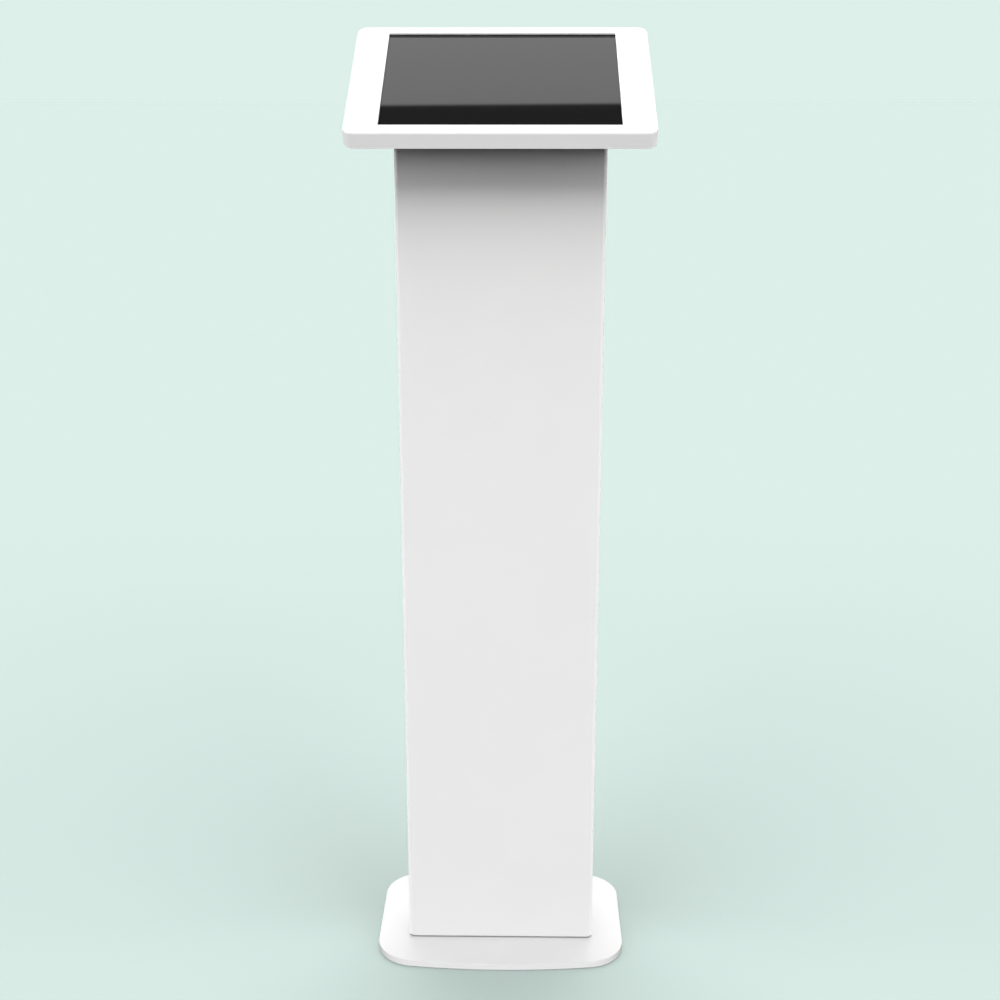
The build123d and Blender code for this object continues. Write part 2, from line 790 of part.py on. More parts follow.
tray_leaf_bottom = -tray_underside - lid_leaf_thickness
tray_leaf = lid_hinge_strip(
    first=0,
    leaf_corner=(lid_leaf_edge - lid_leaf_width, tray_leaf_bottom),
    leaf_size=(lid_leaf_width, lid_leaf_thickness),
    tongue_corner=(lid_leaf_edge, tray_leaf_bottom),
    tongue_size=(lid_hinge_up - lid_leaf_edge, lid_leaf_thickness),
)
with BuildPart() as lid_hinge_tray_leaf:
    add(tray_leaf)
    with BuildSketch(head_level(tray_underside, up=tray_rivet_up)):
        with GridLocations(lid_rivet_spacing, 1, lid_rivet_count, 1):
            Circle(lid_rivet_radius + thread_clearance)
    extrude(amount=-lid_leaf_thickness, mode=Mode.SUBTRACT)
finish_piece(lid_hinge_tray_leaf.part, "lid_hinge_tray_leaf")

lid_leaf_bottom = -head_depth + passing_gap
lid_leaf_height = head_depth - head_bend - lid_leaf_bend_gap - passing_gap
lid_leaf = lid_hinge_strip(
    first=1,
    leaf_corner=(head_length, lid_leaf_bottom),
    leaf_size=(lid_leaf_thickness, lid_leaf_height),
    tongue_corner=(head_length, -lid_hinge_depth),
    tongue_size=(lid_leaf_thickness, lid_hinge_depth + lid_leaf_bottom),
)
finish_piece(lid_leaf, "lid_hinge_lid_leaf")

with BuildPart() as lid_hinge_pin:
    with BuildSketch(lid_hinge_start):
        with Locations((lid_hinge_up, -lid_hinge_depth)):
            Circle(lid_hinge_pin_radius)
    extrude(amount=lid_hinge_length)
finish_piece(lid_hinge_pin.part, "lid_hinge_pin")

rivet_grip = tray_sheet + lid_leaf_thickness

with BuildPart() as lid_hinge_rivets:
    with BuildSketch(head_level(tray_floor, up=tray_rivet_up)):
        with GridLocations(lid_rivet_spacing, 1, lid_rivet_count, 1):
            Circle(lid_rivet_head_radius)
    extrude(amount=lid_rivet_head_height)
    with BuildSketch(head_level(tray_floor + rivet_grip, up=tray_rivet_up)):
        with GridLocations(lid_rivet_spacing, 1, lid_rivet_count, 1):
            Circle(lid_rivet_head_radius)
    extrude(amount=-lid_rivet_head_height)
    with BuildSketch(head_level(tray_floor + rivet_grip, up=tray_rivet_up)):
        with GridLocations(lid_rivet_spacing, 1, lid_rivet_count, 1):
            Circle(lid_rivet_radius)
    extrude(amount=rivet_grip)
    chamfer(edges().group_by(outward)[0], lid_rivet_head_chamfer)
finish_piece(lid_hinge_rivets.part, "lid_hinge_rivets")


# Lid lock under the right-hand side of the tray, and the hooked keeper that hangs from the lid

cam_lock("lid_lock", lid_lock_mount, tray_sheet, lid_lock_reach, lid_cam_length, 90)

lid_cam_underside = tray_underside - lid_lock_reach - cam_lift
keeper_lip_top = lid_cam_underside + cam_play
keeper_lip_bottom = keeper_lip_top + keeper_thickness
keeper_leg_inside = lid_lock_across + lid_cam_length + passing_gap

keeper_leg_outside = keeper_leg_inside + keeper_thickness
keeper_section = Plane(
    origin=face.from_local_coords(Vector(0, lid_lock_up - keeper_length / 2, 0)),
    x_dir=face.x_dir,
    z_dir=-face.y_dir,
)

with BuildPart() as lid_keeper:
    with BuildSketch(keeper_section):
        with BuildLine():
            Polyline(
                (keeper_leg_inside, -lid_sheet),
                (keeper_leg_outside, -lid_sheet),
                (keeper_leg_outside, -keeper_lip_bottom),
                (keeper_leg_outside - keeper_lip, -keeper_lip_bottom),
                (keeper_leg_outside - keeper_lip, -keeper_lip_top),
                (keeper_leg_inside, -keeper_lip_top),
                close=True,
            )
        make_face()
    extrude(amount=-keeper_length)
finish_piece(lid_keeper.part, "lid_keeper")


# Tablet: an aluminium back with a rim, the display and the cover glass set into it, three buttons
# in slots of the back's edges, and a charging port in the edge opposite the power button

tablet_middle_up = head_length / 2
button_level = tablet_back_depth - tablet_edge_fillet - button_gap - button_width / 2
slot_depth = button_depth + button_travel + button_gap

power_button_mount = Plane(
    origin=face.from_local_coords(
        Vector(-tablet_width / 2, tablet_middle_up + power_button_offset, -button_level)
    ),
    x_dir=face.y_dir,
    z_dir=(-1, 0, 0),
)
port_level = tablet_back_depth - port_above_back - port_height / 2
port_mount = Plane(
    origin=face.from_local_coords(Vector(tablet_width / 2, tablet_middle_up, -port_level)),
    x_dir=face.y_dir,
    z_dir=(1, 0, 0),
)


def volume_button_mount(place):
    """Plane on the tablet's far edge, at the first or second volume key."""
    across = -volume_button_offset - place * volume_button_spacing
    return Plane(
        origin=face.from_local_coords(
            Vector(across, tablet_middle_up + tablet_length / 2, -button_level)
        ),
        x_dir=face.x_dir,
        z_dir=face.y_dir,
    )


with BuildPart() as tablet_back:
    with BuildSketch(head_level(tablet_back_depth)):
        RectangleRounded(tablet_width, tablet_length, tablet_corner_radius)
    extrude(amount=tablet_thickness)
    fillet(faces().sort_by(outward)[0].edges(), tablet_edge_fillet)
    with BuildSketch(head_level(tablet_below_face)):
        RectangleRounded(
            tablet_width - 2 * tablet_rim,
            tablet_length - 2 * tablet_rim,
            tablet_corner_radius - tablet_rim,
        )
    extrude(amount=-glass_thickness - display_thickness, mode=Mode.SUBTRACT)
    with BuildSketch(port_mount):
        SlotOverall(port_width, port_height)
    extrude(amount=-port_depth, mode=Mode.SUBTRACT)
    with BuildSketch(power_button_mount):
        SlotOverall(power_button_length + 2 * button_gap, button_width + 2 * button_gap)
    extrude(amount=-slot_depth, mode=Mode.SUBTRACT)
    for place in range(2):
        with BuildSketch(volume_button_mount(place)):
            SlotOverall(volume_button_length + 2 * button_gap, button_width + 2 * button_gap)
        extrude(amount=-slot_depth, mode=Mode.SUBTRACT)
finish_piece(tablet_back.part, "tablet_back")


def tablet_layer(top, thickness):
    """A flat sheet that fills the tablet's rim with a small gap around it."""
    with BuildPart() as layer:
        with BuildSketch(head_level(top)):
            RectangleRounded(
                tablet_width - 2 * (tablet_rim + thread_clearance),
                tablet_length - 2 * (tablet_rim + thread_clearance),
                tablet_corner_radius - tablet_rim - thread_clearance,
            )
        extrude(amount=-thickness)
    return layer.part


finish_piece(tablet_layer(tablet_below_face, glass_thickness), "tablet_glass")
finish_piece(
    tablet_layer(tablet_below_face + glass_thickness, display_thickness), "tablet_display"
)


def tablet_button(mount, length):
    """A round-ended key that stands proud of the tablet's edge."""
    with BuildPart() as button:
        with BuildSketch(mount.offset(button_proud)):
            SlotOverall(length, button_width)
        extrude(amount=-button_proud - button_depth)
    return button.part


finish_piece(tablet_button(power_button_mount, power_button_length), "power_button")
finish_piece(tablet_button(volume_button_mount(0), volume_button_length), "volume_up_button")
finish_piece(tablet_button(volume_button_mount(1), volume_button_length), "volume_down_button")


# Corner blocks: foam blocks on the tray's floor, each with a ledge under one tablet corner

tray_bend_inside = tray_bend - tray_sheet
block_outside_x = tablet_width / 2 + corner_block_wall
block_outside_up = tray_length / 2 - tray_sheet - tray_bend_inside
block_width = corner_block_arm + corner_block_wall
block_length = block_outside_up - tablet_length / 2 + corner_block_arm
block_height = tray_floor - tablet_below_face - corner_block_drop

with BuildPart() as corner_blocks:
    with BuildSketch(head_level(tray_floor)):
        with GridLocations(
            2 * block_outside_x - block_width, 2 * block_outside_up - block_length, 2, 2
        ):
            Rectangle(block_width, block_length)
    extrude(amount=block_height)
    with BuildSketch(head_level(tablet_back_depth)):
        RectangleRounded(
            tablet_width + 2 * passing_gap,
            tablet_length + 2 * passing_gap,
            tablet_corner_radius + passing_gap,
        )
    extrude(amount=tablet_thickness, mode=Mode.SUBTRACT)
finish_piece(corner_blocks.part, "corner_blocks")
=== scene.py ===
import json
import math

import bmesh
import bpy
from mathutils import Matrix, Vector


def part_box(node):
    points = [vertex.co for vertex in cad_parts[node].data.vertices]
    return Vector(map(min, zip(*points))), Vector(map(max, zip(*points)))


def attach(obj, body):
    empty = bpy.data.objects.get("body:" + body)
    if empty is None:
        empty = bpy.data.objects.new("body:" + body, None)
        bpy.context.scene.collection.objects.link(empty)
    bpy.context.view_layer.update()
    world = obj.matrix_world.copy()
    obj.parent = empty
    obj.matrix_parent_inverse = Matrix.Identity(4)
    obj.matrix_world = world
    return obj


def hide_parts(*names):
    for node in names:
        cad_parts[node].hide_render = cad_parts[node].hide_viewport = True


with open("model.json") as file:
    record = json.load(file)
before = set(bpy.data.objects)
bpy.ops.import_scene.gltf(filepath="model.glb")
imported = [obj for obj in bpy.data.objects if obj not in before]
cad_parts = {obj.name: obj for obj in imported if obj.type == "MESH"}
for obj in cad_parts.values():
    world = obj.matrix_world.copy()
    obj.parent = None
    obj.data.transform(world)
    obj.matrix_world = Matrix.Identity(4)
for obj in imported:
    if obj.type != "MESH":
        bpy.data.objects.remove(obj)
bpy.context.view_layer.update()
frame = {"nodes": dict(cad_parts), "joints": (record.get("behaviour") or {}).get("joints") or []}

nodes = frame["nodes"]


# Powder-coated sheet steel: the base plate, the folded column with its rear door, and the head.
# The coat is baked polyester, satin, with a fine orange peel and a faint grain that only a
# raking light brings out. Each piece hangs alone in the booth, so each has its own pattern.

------

◆ **Exercise instructions**
All lines in the listing above from the line containing "tray_bend_inside = tray_bend - tray_sheet" to the line containing "for node in", inclusive, should be retyped exactly; no other lines should appear.

◆ **Exercise solution**
tray_bend_inside = tray_bend - tray_sheet
block_outside_x = tablet_width / 2 + corner_block_wall
block_outside_up = tray_length / 2 - tray_sheet - tray_bend_inside
block_width = corner_block_arm + corner_block_wall
block_length = block_outside_up - tablet_length / 2 + corner_block_arm
block_height = tray_floor - tablet_below_face - corner_block_drop

with BuildPart() as corner_blocks:
    with BuildSketch(head_level(tray_floor)):
        with GridLocations(
            2 * block_outside_x - block_width, 2 * block_outside_up - block_length, 2, 2
        ):
            Rectangle(block_width, block_length)
    extrude(amount=block_height)
    with BuildSketch(head_level(tablet_back_depth)):
        RectangleRounded(
            tablet_width + 2 * passing_gap,
            tablet_length + 2 * passing_gap,
            tablet_corner_radius + passing_gap,
        )
    extrude(amount=tablet_thickness, mode=Mode.SUBTRACT)
finish_piece(corner_blocks.part, "corner_blocks")
=== scene.py ===
import json
import math

import bmesh
import bpy
from mathutils import Matrix, Vector


def part_box(node):
    points = [vertex.co for vertex in cad_parts[node].data.vertices]
    return Vector(map(min, zip(*points))), Vector(map(max, zip(*points)))


def attach(obj, body):
    empty = bpy.data.objects.get("body:" + body)
    if empty is None:
        empty = bpy.data.objects.new("body:" + body, None)
        bpy.context.scene.collection.objects.link(empty)
    bpy.context.view_layer.update()
    world = obj.matrix_world.copy()
    obj.parent = empty
    obj.matrix_parent_inverse = Matrix.Identity(4)
    obj.matrix_world = world
    return obj


def hide_parts(*names):
    for node in names:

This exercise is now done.